Metal Additive Manufacturing Process Design based on Physics Constrained Neural Networks and Multi-Objective Bayesian Optimization

Abstract

The high-dimensionality of the process-structure-property (P-S-P) relationships for metal additive manufacturing (AM) is the major research challenge for process optimization to produce defect-free, structurally sound, and reliable AM parts. The goal of this work is to investigate the feasibility of a hybrid physics-based data-driven process design framework to establish reliable surrogates of process-structure relationships for metal AM process optimization. The process design framework includes a mesoscale multiphysics simulation model to predict microstructure evolution, a physics-constrained neural network to construct the surrogate of the process-structure relationship, and Bayesian optimization for process design.

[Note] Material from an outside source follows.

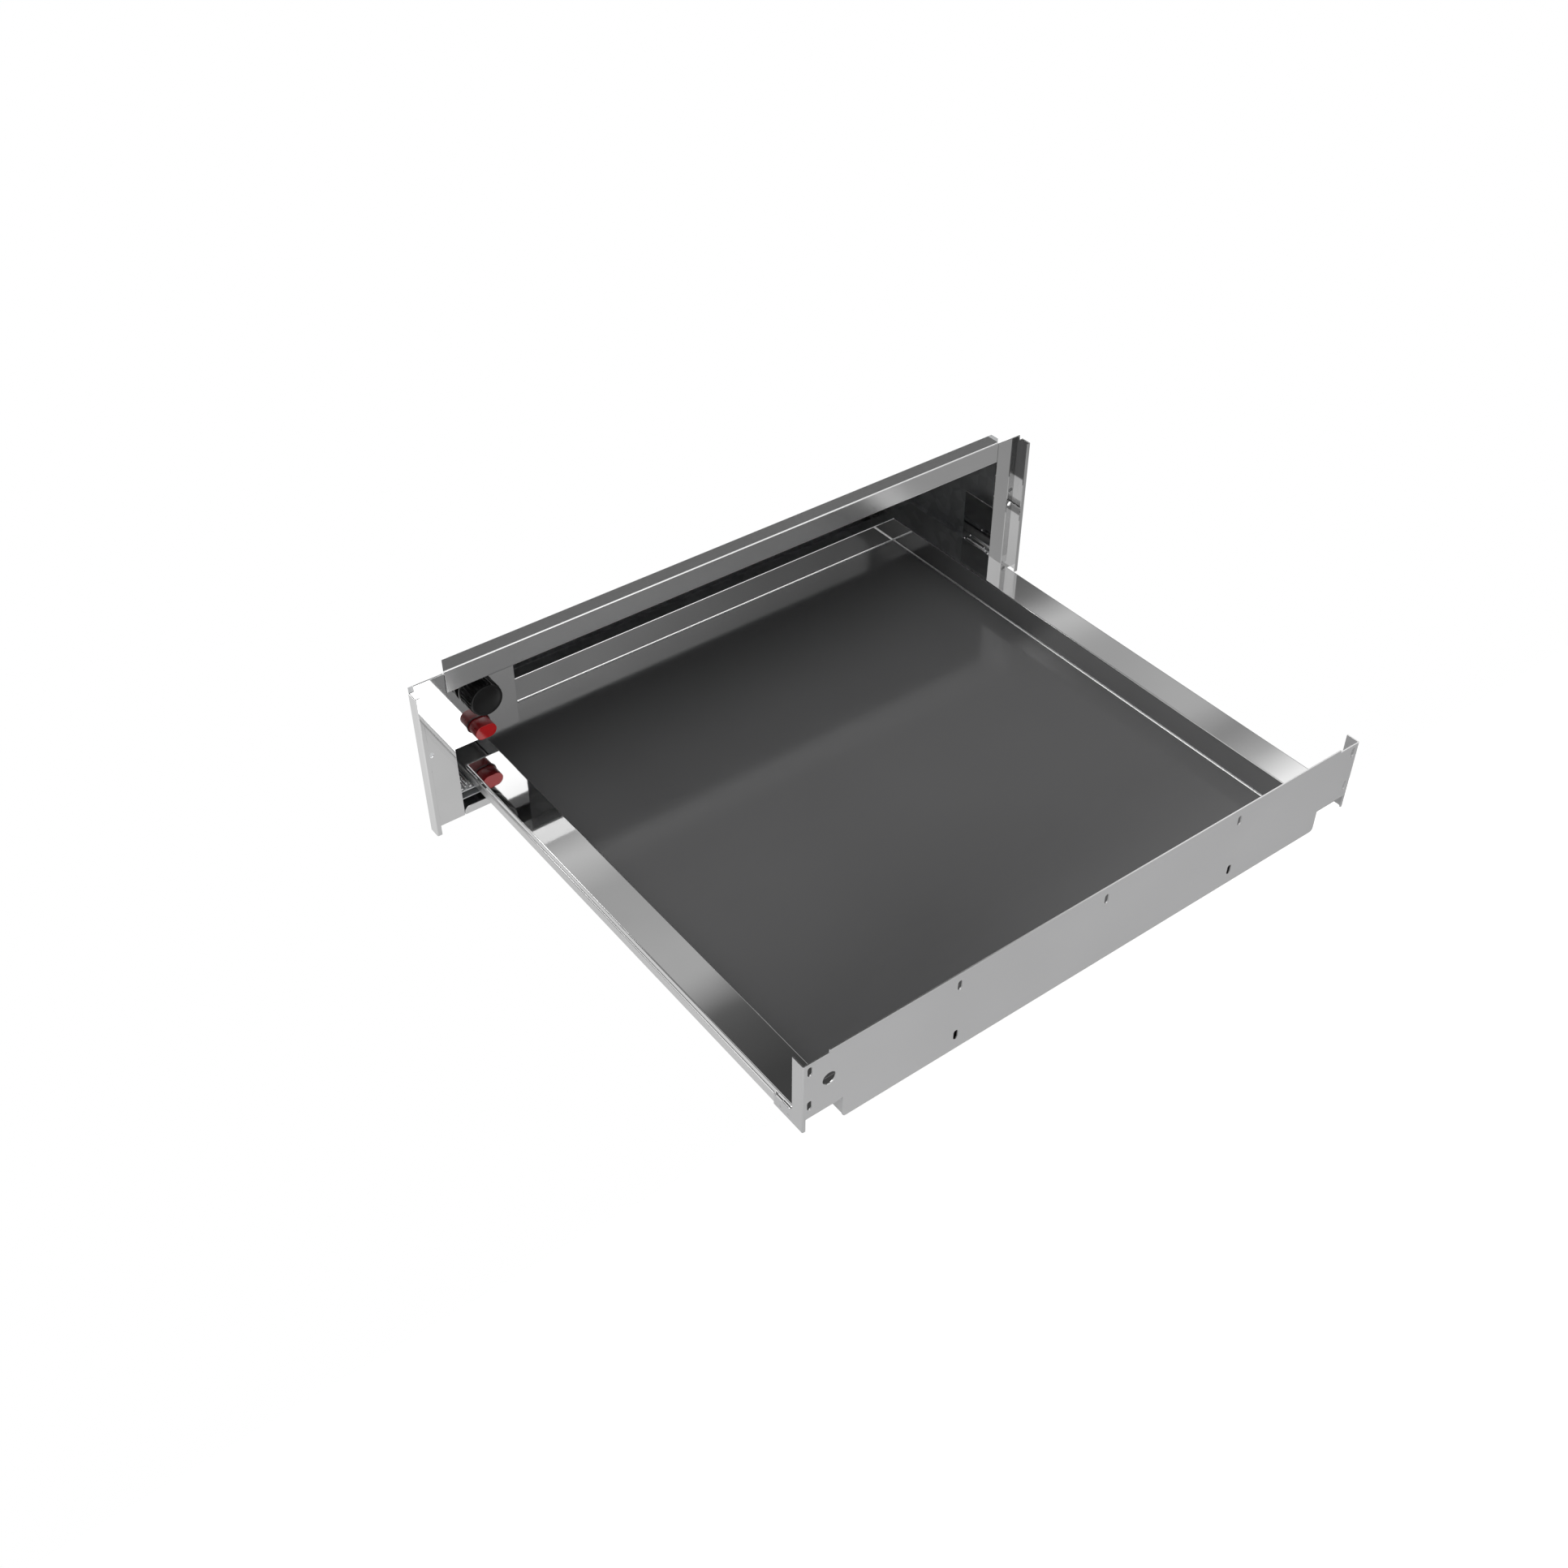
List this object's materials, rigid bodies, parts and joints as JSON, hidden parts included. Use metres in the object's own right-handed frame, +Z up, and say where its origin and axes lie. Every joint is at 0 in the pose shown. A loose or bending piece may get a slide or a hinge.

The proposed framework is demonstrated by optimizing the initial temperature and cooling rate for the single dendritic growth of Ti-6Al-4V alloy during rapid solidification in metal AM so that the desired dendritic area and microsegregation level can be achieved. The multi-objective optimization problem is solved with single-objective Bayesian optimization by aggregation. The effects of the aggregation weights on the optimization results are investigated with sensitivity analysis. The results show that the weights of individual objective functions determined from design preferences can help the designer to produce desired microstructure. The Pareto front and processing map for dendritic growth are constructed with the multi-objective Bayesian optimization method. The proposed process design framework is generic and can be potentially applied in materials design and digital twins of metal AM.